The Methodology traces its roots back to the same builders, artificers and engineers the rest of the Convention does. In the Renaissance and after, the High Artisans moved away from studies of civic engineering, metallurgy and material science, leaving such things for their Craftmason cousins, and instead favored micro-architecture, computers, and cyborg science. Until recently, material engineering languished as a pastime for engineers among the Sleepers while It-Xers focused on computing and number-crunching.
With the step-back in the Pogrom and the re-emphasis on human achievement, many Iterators have also stepped back from computer and weapons design, instead heading back to substance analysis and development. The Hardsuit program, which replaces HIT Marks, requires new advances in materials, chemicals, biorecycling systems, and power supplies. Initiatives to end urban problems, reduce pollution, and find alternatives to current devices need innovators in large scale construction and vehicle engineering.

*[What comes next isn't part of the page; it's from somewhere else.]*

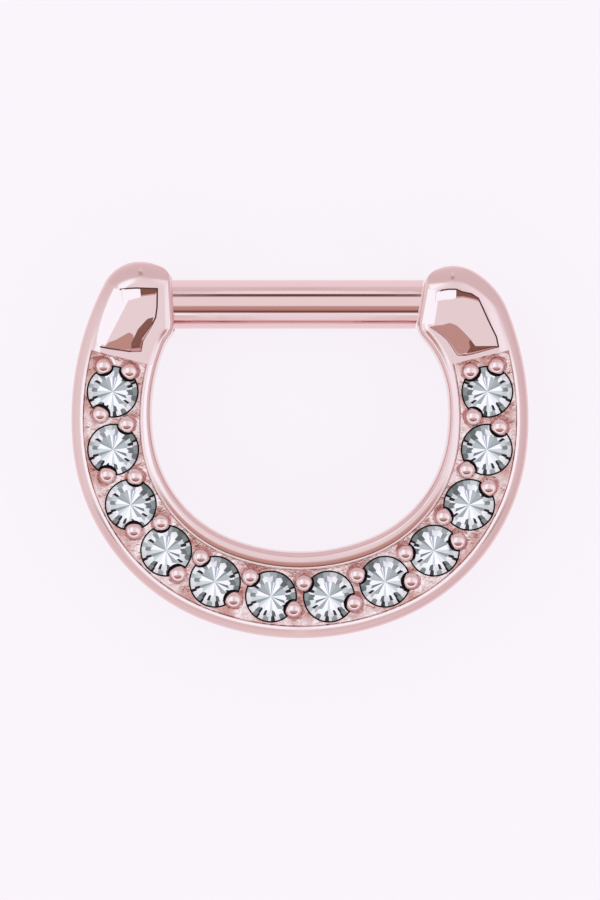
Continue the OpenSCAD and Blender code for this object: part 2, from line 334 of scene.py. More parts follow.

Founded in 2000 when the Convention finally recognized the need for a specific categorization of its engineers, mechanics, maintenance crews, chemists and architects, the Methodology was born by separating out TM Managers and BioMechanics with these skills. While the initial split was hard and caused them to loose Syndicate funding, they quickly proved themselves and when it was recognized that all future devices would be coming from them, their budget octupled.
Macrotechnicians rarely, if ever, create a new thing. Instead, they rethink what is and figure out how to do it better. To this end they often work with the Void Engineers' R&E, the NWO's Q-Division, and more recently the Deviancy Scene Investigators of the Progenitors. The Methodology is split right down the middle, though, between the scientists and engineers on one side and the field agents on the other. The first tend to use computer modeling and heavy industry while the latter: technicians and combat engineers, take the tech into the front lines.
The Macrotechnicians are in a peculiar spot in the Convention. As a new Methodology, most of the higher-ups are all from either the TM Managers or the BioMchanics and bring those insights to their procedures. The TMMs insist they are necessary especially as the other Methodologies become more specialized. Someone has to do the hands-on work. They can at times, though, be seen as rejects from the other methodologies and it can lead to strong rivalries. The relations can be especially hard with the BioMechanics because the tools they make can often make biomechanical devices redundant or obsolete. Some whisper that making the new Methodology was a ploy to get more funding for non-cybernetic projects. Macrotechnicians are also often the recipients of elitist prejudice as they are seen to be working with "simplistic sciences" rather than "cutting edge computers" which the Convention has focused on for so long.
The Methodology does have a particular culture as well. They are more likely to reject the use of Implants. The have a pretty tightly-knit hierarchy. They also enjoy sharing their work both through academic papers and working together in their labs.
For all its struggles, the Methodology is proving itself time and again as a critically important part of the Convention.